With 28 days to go until Iowa’s caucuses—and New Hampshire’s primary is just eight days after that—Cruz is on the ground in Iowa right now while Rubio’s in New Hampshire. Cruz is strongly favored to win Iowa and has had an enormous surge there in recent weeks, jumping ahead of national GOP frontrunner Donald Trump in in-state polling in the Hawkeye State.

New Hampshire, meanwhile, is considered must-win for Rubio—who’s been struggling to gain traction in recent weeks.

The New York Times’ Frank Bruni over the weekend scorched the Rubio campaign by writing a scathing piece questioning whether Rubio even has a pathway to victory—not to mention whether he’d be able to succeed in making it onto such a pathway if one existed.

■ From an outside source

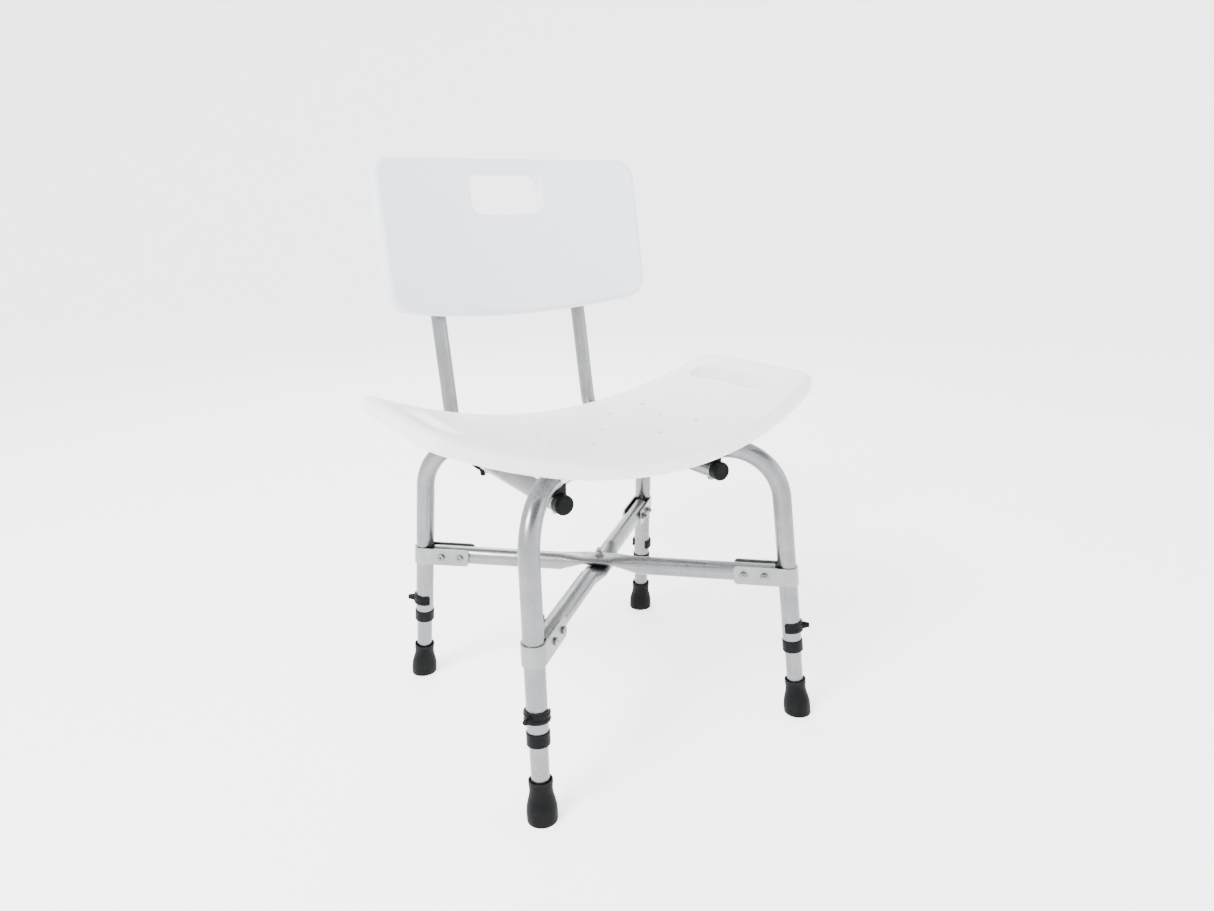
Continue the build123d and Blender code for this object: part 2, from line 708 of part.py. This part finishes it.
bolt_head_z = receiver_z - frame_od / 2
seat_bolts = []
for sx, sy in crossings:
    head_plane = bolt_plane(sx, sy, bolt_head_z, z_dir=(0, 0, -1))
    seat_bolts.append(pan_head_bolt(head_plane, seat_bolt_top - bolt_head_z))
with BuildPart() as seat_bolt_set:
    add(seat_bolts)
save(seat_bolt_set.part, "seat_bolts")


# Backrest panel, curved round the sitter, on pads that hold the posts

back_origin = post_point(0, post_datum)
panel_plane = Plane(origin=back_origin, x_dir=(1, 0, 0), z_dir=back_normal * -1)


def back_shape(inset):
    """The backrest's outer shape, or the hollow inside it when inset by its skin."""
    half = back_half_width - inset
    bottom = back_bottom + inset
    top = back_top - inset
    front = back_origin + back_normal * (back_front_n + inset)
    bow_plane = Plane(origin=front + post_direction * 230, x_dir=(1, 0, 0), z_dir=post_direction)
    corners = [(-half, bottom + back_bottom_bow), (half, bottom + back_bottom_bow)]
    corners += [(half, top - back_top_bow), (-half, top - back_top_bow)]
    with BuildPart() as shape:
        add(bowed_slab(bow_plane, back_bow_radius + inset, back_thickness - 2 * inset, half, 150.0))
        with BuildSketch(panel_plane.offset(-60)):
            with BuildLine():
                ThreePointArc(corners[0], (0, bottom), corners[1])
                Line(corners[1], corners[2])
                ThreePointArc(corners[2], (0, top), corners[3])
                Line(corners[3], corners[0])
            outline = make_face()
            fillet(outline.vertices().group_by(Axis.Z)[-1], 30.0 - inset)
            fillet(outline.vertices().group_by(Axis.Z)[0], 42.0 - inset)
        extrude(amount=180.0, mode=Mode.INTERSECT)
        broad = shape.faces().sort_by(SortBy.AREA)[-2:]
        fillet(broad[0].edges() + broad[1].edges(), back_edge - inset)
    return shape.part


def back_hole(grow):
    """A column through the backrest at its hand hole, grown by a wall."""
    with BuildPart() as column:
        with BuildSketch(panel_plane.offset(-60)):
            with Locations((0, back_hole_v)):
                width = back_hole_width + 2 * grow
                RectangleRounded(width, back_hole_height + 2 * grow, back_hole_corner + grow)
        extrude(amount=180.0)
    return column.part


screw_places = [(sx, v) for sx in (-1, 1) for v in BACK_SCREWS]
with BuildPart() as back_cavity:
    add(back_shape(skin))
    add(back_hole(skin), mode=Mode.SUBTRACT)
    for sx, v in screw_places:
        column = Plane(origin=post_point(sx, v + post_datum), z_dir=back_normal)
        add(round_hole(column, post_radius, 60), mode=Mode.SUBTRACT)

with BuildPart() as pads:
    for sx in (-1, 1):
        pad_base = post_point(sx, pad_bottom + post_datum)
        with BuildSketch(Plane(origin=pad_base, x_dir=(1, 0, 0), z_dir=post_direction)):
            with Locations((0, -pad_depth / 2)):
                RectangleRounded(pad_width, pad_depth, 5.0)
        extrude(amount=pad_top - pad_bottom)

with BuildPart() as backrest_panel:
    add(back_shape(0.0))
    add(back_hole(0.0), mode=Mode.SUBTRACT)
    reach = back_hole_width / 2 + 1
    rims = backrest_panel.edges().filter_by_position(Axis.X, -reach, reach)
    low = back_hole_v - back_hole_height / 2 - 1
    up_posts = Axis(back_origin, post_direction)
    rims = rims.filter_by_position(up_posts, low, low + back_hole_height + 2)
    fillet(rims.filter_by(lambda edge: abs(edge.tangent_at(0.5).dot(back_normal)) < 0.9), back_rim_radius)
    add(pads.part)
    for sx in (-1, 1):
        groove_base = post_point(sx, pad_bottom + post_datum - 10)
        groove = Plane(origin=groove_base, x_dir=(1, 0, 0), z_dir=post_direction)
        add(round_hole(groove, leg_od / 2, 400, both=False), mode=Mode.SUBTRACT)
    add(back_cavity.part, mode=Mode.SUBTRACT)
    for sx, v in screw_places:
        pilot = Plane(origin=post_point(sx, v + post_datum), z_dir=back_normal * -1)
        add(round_hole(pilot, screw_radius + contact_gap, screw_length, both=False), mode=Mode.SUBTRACT)
save(backrest_panel.part, "backrest_panel")

back_screws = []
for sx, v in screw_places:
    head_base = post_point(sx, v + post_datum) + back_normal * (leg_od / 2)
    head_plane = Plane(origin=head_base, z_dir=back_normal)
    reach = leg_od / 2 + screw_length - 1
    back_screws.append(pan_head_bolt(head_plane, reach, radius=screw_radius, head=screw_head_radius))
with BuildPart() as back_screw_set:
    add(back_screws)
save(back_screw_set.part, "back_screws")
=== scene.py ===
import json
from math import atan2, cos, pi, sin

import bmesh
import bpy
from mathutils import Matrix, Vector

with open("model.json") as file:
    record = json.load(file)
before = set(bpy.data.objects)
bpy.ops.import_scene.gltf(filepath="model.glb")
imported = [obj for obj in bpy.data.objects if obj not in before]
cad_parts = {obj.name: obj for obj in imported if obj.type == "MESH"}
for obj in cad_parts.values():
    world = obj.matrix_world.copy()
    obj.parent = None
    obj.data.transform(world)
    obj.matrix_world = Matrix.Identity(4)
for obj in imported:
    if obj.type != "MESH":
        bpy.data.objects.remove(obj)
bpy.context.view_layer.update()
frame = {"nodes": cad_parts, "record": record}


# Materials. Colours are linear, lengths are in metres and noise scales are per metre.

EVEN = (1, 1, 1)
ALONG_HEIGHT = (1, 1, 0.06)
ALONG_LEVEL_TUBE = (0.06, 1, 1)
ROUND_STRAP = (1, 1, 8)
MOULDED_RIPPLES = (0.7, 1.6, 5.0)

CLOUD_SCALE = 26.0
DRAW_LINE_SCALE = 420.0
RUB_SCALE = 11.0
FLOW_SCALE = 6.0
RIPPLE_SCALE = 34.0
DUST_PATCH_SCALE = 42.0
FLOOR_TONE_SCALE = 2.0

GRAIN_ROUGHNESS = 0.05
RUB_ROUGHNESS = 0.09
BLACK_GRAIN_ROUGHNESS = 0.08
PLASTIC_SOFTNESS = 0.06
PLASTIC_LIGHT_DEPTH = 0.006
BLACK_SPECULAR = 0.07
BLACK_GRAIN_DEPTH = 0.00006
BLACK = (0.002, 0.0025, 0.003)
RUBBED_BLACK = (0.012, 0.012, 0.013)

TUBE_METAL = {
    "color": (0.19, 0.194, 0.20),
    "darker": (0.16, 0.164, 0.17),
    "roughness": 0.27,
    "grain_scale": 900.0,
    "bump_distance": 0.00001,
    "streaks": 0.35,
}


def new_material(name, color, metallic=0.0, roughness=0.5):
    """A node material, its node tree, its Principled shader and its object coordinates."""
    material = bpy.data.materials.new(name)
    material.use_nodes = True
    tree = material.node_tree
    shader = tree.nodes["Principled BSDF"]
    shader.inputs["Base Color"].default_value = (*color, 1.0)
    shader.inputs["Metallic"].default_value = metallic
    shader.inputs["Roughness"].default_value = roughness
    coords = tree.nodes.new("ShaderNodeTexCoord")
    return material, tree, shader, coords.outputs["Object"]


def noise(tree, coords, scale, detail=3.0, stretch=EVEN, distortion=0.0, turn=0.0):
    """A noise texture's value. Its frequency is multiplied by stretch along axes turned about Z."""
    source = coords
    if stretch != EVEN:
        mapping = tree.nodes.new("ShaderNodeMapping")
        mapping.vector_type = "TEXTURE"
        mapping.inputs["Rotation"].default_value = (0, 0, turn)
        mapping.inputs["Scale"].default_value = [1 / part for part in stretch]
        tree.links.new(coords, mapping.inputs["Vector"])
        source = mapping.outputs["Vector"]
    node = tree.nodes.new("ShaderNodeTexNoise")
    node.inputs["Scale"].default_value = scale
    node.inputs["Detail"].default_value = detail
    node.inputs["Distortion"].default_value = distortion
    tree.links.new(source, node.inputs["Vector"])
    return node.outputs["Fac"]


def to_range(tree, value, low, high, from_low=0.3, from_high=0.7):
    """A value mapped onto a range."""
    node = tree.nodes.new("ShaderNodeMapRange")
    node.inputs["From Min"].default_value = from_low
    node.inputs["From Max"].default_value = from_high
    node.inputs["To Min"].default_value = low
    node.inputs["To Max"].default_value = high
    tree.links.new(value, node.inputs["Value"])
    return node.outputs["Result"]


def mixed_color(tree, factor, first, second):
    """Two colours mixed by a factor."""
    node = tree.nodes.new("ShaderNodeMix")
    node.data_type = "RGBA"
    tree.links.new(factor, node.inputs["Factor"])
    for socket, value in ((node.inputs[6], first), (node.inputs[7], second)):
        if isinstance(value, tuple):
            socket.default_value = (*value, 1.0)
        else:
            tree.links.new(value, socket)
    return node.outputs[2]


def bump(tree, shader, height, strength, distance, below=None):
    """A bump map on the shader, on top of the one below."""
    node = tree.nodes.new("ShaderNodeBump")
    node.inputs["Strength"].default_value = strength
    node.inputs["Distance"].default_value = distance
    tree.links.new(height, node.inputs["Height"])
    if below is not None:
        tree.links.new(below, node.inputs["Normal"])
    tree.links.new(node.outputs["Normal"], shader.inputs["Normal"])
    return node.outputs["Normal"]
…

“MATH was never my strongest subject, so maybe I’m just not crunching the numbers right,” Bruni wrote. “But the more I stare at them, the less sense Marco Rubio makes. Rubio as the front-runner, I mean. As the probable Republican nominee. According to odds makers and prediction markets, he’s the best bet. According to many commentators, too. But Iowa’s less than a month away, and in two recent polls of Republican voters there, he’s a distant third, far behind Donald Trump and Ted Cruz. So he’s killing it in New Hampshire, right? Wrong.”

Rubio, who’s competing in the establishment non-conservative lane for the GOP nomination while Cruz and Trump battle it out for the conservative crown, is facing newly emboldened competition from New Jersey Gov. Chris Christie and even some fight left in former Florida Gov. Jeb Bush. Bush, Rubio’s mentor, refuses to hand the reins over to him.

Because of the widespread establishment infighting between Rubio, Christie, Bush, and even the lingering Ohio Gov. John Kasich, Cruz and Trump have been able to break away from the rest of the pack—Trump much more so than Cruz on a national level—and they’ve left the GOP establishment hanging out to dry.